_DO THIS_
Extract, word for word, every line from the one containing "buckle.parent = root" through the one containing "shown = obj.evaluated_get(depsgraph)", with both end lines kept.

[Items from a data source]
↓↓↓
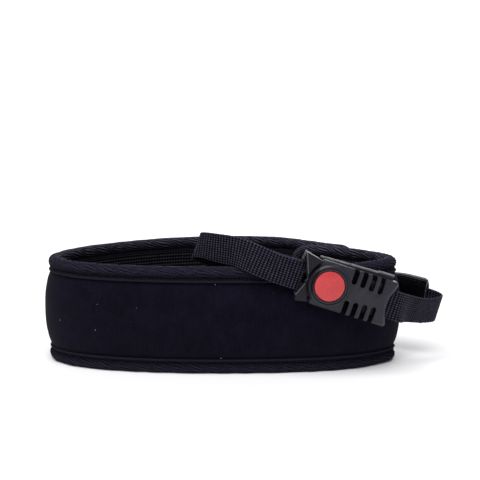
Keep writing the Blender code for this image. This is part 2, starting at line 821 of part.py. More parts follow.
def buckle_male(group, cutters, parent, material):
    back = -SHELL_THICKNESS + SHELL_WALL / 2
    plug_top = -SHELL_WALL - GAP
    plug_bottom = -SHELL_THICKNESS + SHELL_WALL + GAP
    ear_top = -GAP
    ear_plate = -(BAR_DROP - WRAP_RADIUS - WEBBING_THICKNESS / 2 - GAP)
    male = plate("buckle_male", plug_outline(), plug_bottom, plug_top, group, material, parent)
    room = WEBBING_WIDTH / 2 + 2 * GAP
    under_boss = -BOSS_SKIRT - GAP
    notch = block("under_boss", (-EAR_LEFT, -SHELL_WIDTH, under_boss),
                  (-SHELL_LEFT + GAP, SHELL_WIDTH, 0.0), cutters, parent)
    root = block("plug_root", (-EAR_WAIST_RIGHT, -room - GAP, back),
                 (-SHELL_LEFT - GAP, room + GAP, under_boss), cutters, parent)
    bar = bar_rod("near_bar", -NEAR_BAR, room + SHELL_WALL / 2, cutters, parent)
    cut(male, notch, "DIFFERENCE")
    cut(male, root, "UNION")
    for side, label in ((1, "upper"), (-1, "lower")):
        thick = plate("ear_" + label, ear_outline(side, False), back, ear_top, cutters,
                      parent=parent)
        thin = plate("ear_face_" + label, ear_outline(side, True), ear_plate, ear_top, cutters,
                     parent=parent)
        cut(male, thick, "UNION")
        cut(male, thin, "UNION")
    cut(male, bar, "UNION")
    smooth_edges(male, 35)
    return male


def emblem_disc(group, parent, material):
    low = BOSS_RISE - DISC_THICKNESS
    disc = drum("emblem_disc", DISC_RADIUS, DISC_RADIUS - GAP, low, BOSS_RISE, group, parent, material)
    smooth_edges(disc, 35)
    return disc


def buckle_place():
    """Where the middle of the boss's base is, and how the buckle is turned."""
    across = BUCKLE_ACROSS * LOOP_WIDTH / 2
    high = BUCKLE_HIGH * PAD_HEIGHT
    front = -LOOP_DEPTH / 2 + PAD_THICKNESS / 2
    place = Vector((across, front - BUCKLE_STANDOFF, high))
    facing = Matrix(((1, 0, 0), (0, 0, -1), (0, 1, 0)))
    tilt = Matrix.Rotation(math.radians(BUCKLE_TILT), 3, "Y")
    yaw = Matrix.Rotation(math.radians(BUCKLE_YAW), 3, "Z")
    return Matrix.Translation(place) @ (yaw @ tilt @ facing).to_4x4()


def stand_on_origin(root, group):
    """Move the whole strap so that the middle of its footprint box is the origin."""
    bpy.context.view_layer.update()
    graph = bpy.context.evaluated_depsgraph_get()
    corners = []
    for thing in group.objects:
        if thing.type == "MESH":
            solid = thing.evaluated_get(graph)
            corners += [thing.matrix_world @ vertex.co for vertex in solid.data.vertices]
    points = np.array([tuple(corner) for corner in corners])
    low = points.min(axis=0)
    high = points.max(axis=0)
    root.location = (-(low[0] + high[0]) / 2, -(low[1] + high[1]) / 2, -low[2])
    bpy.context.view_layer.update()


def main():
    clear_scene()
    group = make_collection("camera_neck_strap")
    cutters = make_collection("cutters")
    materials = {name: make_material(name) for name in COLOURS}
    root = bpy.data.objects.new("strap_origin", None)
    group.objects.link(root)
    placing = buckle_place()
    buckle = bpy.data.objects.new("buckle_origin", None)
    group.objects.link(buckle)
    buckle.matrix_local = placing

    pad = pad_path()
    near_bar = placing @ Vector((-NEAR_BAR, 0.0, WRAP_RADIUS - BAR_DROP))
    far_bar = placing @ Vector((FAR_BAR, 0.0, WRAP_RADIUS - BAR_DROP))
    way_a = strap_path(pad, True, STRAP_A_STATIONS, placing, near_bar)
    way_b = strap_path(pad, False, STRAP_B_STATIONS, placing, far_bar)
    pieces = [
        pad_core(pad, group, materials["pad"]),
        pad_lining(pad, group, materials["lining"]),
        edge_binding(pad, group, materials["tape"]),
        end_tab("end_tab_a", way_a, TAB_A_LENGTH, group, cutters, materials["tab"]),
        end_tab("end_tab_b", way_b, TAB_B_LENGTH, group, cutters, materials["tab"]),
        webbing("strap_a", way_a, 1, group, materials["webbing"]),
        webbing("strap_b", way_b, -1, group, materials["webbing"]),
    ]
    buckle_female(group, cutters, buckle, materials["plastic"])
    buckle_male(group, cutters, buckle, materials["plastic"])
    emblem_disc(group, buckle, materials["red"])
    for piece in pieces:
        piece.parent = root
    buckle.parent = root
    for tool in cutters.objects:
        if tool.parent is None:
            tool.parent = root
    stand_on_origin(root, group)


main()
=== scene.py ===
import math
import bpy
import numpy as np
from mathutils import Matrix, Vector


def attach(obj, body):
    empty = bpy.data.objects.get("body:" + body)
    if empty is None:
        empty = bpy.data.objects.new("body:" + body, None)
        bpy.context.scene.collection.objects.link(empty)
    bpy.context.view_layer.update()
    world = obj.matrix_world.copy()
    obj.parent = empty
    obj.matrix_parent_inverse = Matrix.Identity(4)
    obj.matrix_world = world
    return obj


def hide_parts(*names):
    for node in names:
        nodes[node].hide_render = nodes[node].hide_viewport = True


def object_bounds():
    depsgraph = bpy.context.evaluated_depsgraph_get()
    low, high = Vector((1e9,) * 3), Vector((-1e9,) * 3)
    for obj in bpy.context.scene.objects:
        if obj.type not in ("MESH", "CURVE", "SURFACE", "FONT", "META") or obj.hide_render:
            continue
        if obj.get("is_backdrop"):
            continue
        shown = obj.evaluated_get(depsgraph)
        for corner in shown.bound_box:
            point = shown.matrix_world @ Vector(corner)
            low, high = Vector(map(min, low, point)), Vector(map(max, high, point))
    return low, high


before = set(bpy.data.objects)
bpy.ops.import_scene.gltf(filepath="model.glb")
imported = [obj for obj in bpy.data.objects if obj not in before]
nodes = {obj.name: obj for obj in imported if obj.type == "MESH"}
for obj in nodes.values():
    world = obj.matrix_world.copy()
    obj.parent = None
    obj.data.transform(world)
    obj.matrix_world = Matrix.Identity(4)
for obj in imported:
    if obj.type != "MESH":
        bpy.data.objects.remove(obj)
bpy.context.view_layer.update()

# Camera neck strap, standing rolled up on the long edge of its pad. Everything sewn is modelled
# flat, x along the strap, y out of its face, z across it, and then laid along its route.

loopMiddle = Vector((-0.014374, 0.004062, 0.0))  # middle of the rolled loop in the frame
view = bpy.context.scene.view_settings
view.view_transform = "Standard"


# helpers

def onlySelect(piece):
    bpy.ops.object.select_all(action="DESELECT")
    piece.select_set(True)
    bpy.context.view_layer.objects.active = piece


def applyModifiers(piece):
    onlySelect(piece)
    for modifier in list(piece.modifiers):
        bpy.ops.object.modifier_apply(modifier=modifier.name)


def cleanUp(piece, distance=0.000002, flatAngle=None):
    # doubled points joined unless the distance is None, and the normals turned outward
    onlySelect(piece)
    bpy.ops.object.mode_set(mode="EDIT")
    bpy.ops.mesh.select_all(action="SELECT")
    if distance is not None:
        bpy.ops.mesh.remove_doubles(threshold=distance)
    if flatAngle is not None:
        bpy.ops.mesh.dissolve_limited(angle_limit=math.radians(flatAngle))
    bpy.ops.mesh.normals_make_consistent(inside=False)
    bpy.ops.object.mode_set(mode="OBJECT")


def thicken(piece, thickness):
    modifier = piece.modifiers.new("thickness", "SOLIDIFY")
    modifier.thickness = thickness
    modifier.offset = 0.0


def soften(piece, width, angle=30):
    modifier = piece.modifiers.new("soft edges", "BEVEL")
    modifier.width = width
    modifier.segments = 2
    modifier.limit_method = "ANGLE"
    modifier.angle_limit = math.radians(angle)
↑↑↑
↓↓↓
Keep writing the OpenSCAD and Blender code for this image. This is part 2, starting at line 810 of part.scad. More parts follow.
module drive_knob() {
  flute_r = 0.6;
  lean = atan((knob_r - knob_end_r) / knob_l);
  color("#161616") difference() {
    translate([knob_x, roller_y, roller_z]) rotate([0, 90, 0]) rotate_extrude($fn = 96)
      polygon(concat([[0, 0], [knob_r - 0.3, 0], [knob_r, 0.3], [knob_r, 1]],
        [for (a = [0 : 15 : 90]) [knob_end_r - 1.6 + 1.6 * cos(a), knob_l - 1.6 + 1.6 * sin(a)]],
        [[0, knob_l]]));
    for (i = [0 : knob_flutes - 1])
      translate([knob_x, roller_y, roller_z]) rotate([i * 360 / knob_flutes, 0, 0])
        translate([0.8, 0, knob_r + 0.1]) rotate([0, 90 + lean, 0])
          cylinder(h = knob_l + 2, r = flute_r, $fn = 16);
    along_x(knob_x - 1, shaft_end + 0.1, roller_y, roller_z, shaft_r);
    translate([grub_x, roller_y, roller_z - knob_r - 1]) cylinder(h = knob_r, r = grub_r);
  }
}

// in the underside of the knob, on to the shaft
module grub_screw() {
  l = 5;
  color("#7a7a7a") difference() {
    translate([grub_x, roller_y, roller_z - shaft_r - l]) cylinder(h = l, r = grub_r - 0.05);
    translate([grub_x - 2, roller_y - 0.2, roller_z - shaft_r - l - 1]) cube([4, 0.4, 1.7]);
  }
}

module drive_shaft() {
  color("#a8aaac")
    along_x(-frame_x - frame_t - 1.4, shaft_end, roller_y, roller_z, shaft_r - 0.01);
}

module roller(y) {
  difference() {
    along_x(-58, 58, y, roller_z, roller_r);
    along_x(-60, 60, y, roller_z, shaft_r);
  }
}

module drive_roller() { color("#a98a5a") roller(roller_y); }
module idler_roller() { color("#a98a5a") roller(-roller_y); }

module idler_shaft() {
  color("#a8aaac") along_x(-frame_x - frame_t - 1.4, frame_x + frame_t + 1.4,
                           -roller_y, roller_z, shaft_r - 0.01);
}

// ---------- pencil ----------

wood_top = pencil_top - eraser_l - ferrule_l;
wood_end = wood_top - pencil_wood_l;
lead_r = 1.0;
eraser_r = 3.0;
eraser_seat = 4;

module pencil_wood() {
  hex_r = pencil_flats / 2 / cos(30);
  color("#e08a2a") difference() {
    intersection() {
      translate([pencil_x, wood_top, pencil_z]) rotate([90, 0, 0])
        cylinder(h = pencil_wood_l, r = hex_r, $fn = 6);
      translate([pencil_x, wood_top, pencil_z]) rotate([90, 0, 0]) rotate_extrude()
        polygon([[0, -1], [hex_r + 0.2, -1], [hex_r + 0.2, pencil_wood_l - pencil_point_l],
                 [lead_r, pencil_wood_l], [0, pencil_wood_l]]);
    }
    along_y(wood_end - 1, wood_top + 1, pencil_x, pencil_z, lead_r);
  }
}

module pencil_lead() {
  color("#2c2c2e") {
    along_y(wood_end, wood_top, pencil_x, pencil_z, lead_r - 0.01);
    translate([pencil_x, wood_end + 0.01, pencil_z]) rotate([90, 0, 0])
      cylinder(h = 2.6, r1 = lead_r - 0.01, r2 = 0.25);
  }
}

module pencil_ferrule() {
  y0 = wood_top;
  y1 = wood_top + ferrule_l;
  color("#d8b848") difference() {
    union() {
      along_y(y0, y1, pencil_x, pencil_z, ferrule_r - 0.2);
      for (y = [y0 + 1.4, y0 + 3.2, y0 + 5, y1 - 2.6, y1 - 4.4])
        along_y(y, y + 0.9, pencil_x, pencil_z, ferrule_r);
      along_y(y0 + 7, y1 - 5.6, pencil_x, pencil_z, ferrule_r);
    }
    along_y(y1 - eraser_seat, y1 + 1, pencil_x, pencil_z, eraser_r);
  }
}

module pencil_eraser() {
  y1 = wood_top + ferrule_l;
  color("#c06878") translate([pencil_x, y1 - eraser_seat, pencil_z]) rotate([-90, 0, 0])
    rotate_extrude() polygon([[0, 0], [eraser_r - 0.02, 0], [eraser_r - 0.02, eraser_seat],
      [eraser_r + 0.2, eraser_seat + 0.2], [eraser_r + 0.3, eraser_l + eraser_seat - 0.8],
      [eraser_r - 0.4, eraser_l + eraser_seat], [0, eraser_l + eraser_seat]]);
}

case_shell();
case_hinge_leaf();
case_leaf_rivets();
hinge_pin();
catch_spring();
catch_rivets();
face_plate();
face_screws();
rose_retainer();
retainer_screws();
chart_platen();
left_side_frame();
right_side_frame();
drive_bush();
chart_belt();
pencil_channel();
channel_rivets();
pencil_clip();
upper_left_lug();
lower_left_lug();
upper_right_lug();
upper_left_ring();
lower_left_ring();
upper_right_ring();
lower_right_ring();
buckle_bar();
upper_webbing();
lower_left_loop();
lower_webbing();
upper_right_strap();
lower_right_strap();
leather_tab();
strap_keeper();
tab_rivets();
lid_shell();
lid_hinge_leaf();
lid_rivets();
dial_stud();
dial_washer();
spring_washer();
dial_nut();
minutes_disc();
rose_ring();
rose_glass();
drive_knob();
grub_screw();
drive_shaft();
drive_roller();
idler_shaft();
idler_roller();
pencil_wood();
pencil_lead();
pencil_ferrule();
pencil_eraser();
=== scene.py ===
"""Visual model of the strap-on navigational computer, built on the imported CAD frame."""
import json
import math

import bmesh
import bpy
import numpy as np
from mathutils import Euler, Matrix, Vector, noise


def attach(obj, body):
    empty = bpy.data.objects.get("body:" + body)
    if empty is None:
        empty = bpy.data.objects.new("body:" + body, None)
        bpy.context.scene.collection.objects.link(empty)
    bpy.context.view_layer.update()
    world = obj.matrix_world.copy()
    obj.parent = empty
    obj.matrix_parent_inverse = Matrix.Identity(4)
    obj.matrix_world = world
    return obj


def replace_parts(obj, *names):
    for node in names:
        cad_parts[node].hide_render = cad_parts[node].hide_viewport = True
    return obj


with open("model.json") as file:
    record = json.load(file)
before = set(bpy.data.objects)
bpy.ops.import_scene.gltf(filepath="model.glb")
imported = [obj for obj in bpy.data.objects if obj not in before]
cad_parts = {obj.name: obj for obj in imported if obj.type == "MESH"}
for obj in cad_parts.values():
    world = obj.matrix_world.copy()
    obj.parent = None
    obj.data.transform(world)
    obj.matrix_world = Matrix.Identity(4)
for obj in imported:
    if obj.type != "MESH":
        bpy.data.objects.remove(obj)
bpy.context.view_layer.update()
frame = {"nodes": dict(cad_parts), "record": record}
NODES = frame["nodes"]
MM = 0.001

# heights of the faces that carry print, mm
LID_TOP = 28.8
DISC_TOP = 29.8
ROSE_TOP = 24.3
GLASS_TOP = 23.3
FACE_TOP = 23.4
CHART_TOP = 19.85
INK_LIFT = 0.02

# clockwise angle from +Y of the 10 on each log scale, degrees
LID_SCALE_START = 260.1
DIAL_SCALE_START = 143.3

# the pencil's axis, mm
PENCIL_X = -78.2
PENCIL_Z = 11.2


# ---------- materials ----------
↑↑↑
_RESULT OF THE TASK_
    buckle.parent = root
    for tool in cutters.objects:
        if tool.parent is None:
            tool.parent = root
    stand_on_origin(root, group)


main()
=== scene.py ===
import math
import bpy
import numpy as np
from mathutils import Matrix, Vector


def attach(obj, body):
    empty = bpy.data.objects.get("body:" + body)
    if empty is None:
        empty = bpy.data.objects.new("body:" + body, None)
        bpy.context.scene.collection.objects.link(empty)
    bpy.context.view_layer.update()
    world = obj.matrix_world.copy()
    obj.parent = empty
    obj.matrix_parent_inverse = Matrix.Identity(4)
    obj.matrix_world = world
    return obj


def hide_parts(*names):
    for node in names:
        nodes[node].hide_render = nodes[node].hide_viewport = True


def object_bounds():
    depsgraph = bpy.context.evaluated_depsgraph_get()
    low, high = Vector((1e9,) * 3), Vector((-1e9,) * 3)
    for obj in bpy.context.scene.objects:
        if obj.type not in ("MESH", "CURVE", "SURFACE", "FONT", "META") or obj.hide_render:
            continue
        if obj.get("is_backdrop"):
            continue
        shown = obj.evaluated_get(depsgraph)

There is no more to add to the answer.